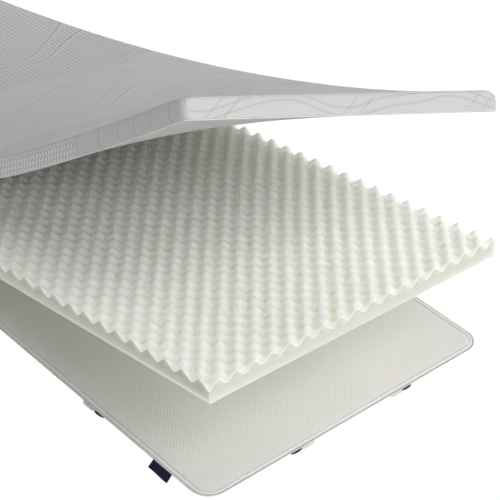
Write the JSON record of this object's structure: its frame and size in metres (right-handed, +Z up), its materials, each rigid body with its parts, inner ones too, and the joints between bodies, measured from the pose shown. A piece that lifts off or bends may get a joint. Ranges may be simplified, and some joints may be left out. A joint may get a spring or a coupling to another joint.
{
  "type": "mattress topper",
  "caption": "Mattress topper opened in layers: flat bottom cover with corner elastics, bumpy foam core rising gently, and a padded knitted top cover curling up from the head end.",
  "frame": {"origin": "on the floor, at the centre of the bottom cover's underside", "axes": "+Z up; +Y along the length, from the open foot end towards the head end where the layers meet; +X to the right across the width, seen from the foot end"},
  "size_m": [1.0521, 2.021, 0.8671],
  "materials": {
    "bottom_knit": "matt fine-ribbed knit, warm light grey",
    "welt_fabric": "matt smooth fabric, light grey",
    "zip_tape": "woven zip tape, mid grey",
    "egg_foam": "open-cell foam, very pale grey-green",
    "comfort_foam": "open-cell foam with a smooth face, pale grey-green",
    "cover_knit": "matt double knit, mid grey",
    "label_weave": "woven label, dark navy, bare",
    "elastic": "woven elastic, near black",
    "tab_webbing": "woven webbing, light grey"
  },
  "bodies": {
    "root": {"bottom_panel": "bottom_knit", "comfort_layer": "comfort_foam", "corner_elastic_foot_left": "elastic", "corner_elastic_foot_right": "elastic", "corner_elastic_head_left": "elastic", "corner_elastic_head_right": "elastic", "edge_welt": "welt_fabric", "end_tab_foot_left": "tab_webbing", "end_tab_foot_right": "tab_webbing", "end_tab_head_left": "tab_webbing", "end_tab_head_right": "tab_webbing", "foam_core": "egg_foam", "lower_zip_tape": "zip_tape", "side_border": "cover_knit", "side_label": "label_weave", "side_tab_foot_left": "tab_webbing", "side_tab_foot_right": "tab_webbing", "side_tab_head_left": "tab_webbing", "side_tab_head_right": "tab_webbing", "top_panel": "cover_knit", "upper_zip_tape": "zip_tape"}
  },
  "joints": []
}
○ ○ ○ ○ ○
- [Aim]
Return all the data exactly as given.

- [Answer to this task]
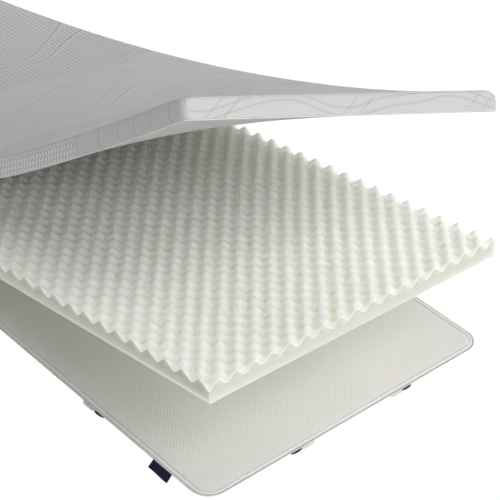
Write the JSON record of this object's structure: its frame and size in metres (right-handed, +Z up), its materials, each rigid body with its parts, inner ones too, and the joints between bodies, measured from the pose shown. A piece that lifts off or bends may get a joint. Ranges may be simplified, and some joints may be left out. A joint may get a spring or a coupling to another joint.
{
  "type": "mattress topper",
  "caption": "Mattress topper opened in layers: flat bottom cover with corner elastics, bumpy foam core rising gently, and a padded knitted top cover curling up from the head end.",
  "frame": {"origin": "on the floor, at the centre of the bottom cover's underside", "axes": "+Z up; +Y along the length, from the open foot end towards the head end where the layers meet; +X to the right across the width, seen from the foot end"},
  "size_m": [1.0521, 2.021, 0.8671],
  "materials": {
    "bottom_knit": "matt fine-ribbed knit, warm light grey",
    "welt_fabric": "matt smooth fabric, light grey",
    "zip_tape": "woven zip tape, mid grey",
    "egg_foam": "open-cell foam, very pale grey-green",
    "comfort_foam": "open-cell foam with a smooth face, pale grey-green",
    "cover_knit": "matt double knit, mid grey",
    "label_weave": "woven label, dark navy, bare",
    "elastic": "woven elastic, near black",
    "tab_webbing": "woven webbing, light grey"
  },
  "bodies": {
    "root": {"bottom_panel": "bottom_knit", "comfort_layer": "comfort_foam", "corner_elastic_foot_left": "elastic", "corner_elastic_foot_right": "elastic", "corner_elastic_head_left": "elastic", "corner_elastic_head_right": "elastic", "edge_welt": "welt_fabric", "end_tab_foot_left": "tab_webbing", "end_tab_foot_right": "tab_webbing", "end_tab_head_left": "tab_webbing", "end_tab_head_right": "tab_webbing", "foam_core": "egg_foam", "lower_zip_tape": "zip_tape", "side_border": "cover_knit", "side_label": "label_weave", "side_tab_foot_left": "tab_webbing", "side_tab_foot_right": "tab_webbing", "side_tab_head_left": "tab_webbing", "side_tab_head_right": "tab_webbing", "top_panel": "cover_knit", "upper_zip_tape": "zip_tape"}
  },
  "joints": []
}